At our house, we split the difference. The steak gets marinated for a day before cooking. We fry our own chips and make our guac from scratch, but can't live without premade tomatillo salsa from Trader Joe's, and use a mixture of canned whole and refried beans. The choices are all yours (except one, but we'll get to that).


• Meat! I like flank steak, skirt steak, or tri-tip, but shredded chicken or pork will work just fine. Go without if you must be veggie like that.
• Marinade or spice rub of your choice
• Tortilla chips or stale tortillas
• Rice
• Beans (black, pinto, or even canned refried if you are impossibly hungover)
• Whole hot peppers (jalapeno, poblano)
• Eggs
• Guacamole*
• Salsa
• Melty white cheese (I use oaxaca)

• Grill or grill pan
• Broiler
• Oven-proof plates or platters


Two days before your brunch (that's Saturday for Super Bowl Monday layabouts, so get crackin'): throw your meat into a gallon plastic bag and pour in the marinade. Place in fridge. Ignore for 24 hours.

The day before your brunch (get this all out of the way Sunday morning while you're prepping for the main event): Grill or fry up your designated meat. Shred or slice into strips, drizzle with more marinade, and refrigerate. Cook your rice in whatever manner you see fit (ours is a half-Asian household, so we rock the rice cooker full of chicken broth and hot peppers), and refrigerate. If using tortillas not already in chip form, cut into triangles and fry in hot oil until just crispy on both sides. Drain on a paper towel-covered plate and hide so your guests won't consume them all during the game.

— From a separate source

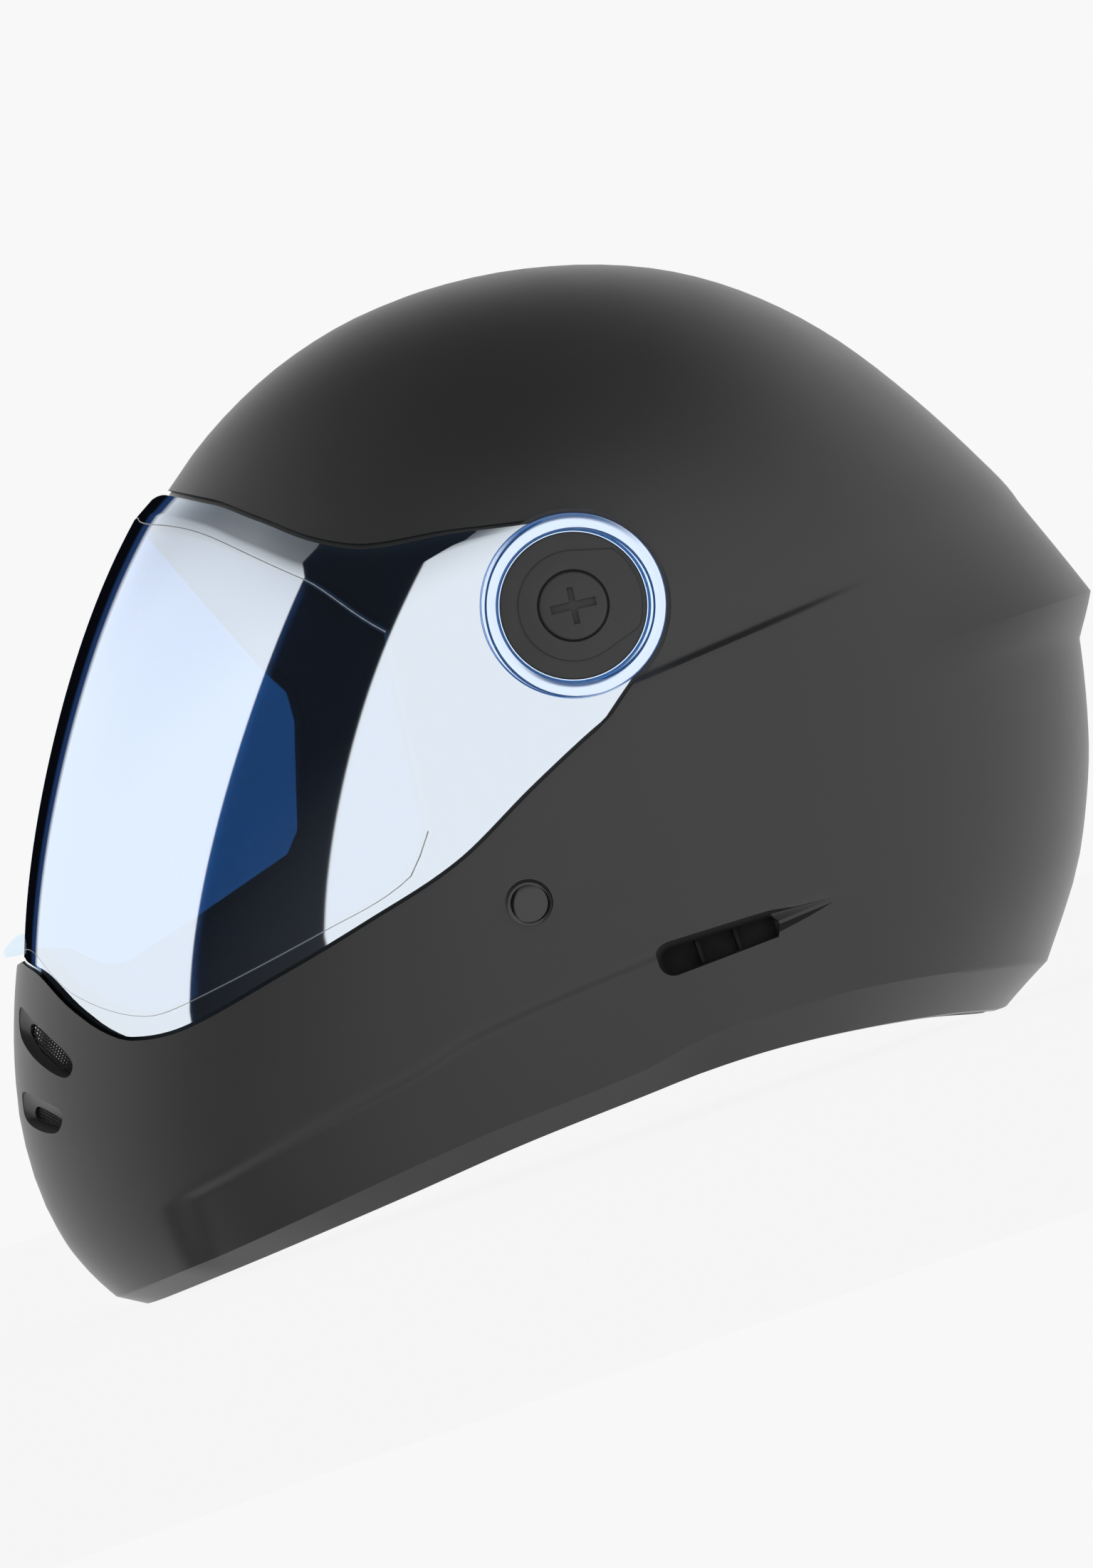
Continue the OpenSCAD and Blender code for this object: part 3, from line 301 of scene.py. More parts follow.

Place whole peppers under broiler and roast until skin blackens. Remove from heat, store in airtight container and refrigerate.

*I know I said you can store-buy anything on the ingredient list, but hear this: Your own guacamole takes five damn minutes to make, and using scratch guac is a great way to ensure that what you're serving your guests does not contain mayonnaise, a common abomination in storebought avocado-based dips. Mash together some ripe avocados and throw in some finely diced onion, tomatoes, minced fresh garlic, juice of one lime, cilantro, and a little sea salt. Add something of everything until it tastes how you like it. You cannot ruin this. Just do it already. This is better made just before consumption, but you'll be in no condition to function tomorrow, so do it now and put a layer of plastic wrap over the bowl, pressing down directly on the surface of the dip to create an airtight seal.

The day of your brunch (hello, Monday!): The rest is easy peaches. Preheat your oven to 400 degrees. Scramble up two eggs per guest. On oven-proof plates or platters, place scoops of rice and beans, and arrange tortilla chips in a single layer over the rest of the surface area. Drizzle generously with salsa. Top chips with eggs and meat, and sprinkle cheese over everything to taste. Throw a hot pepper or two onto each plate, and pop in the oven until everything is hot and melty and greasy-looking. Serve with more salsa, sides of guacamole, and fresh fruit (yes, fruit, we're not utter savages).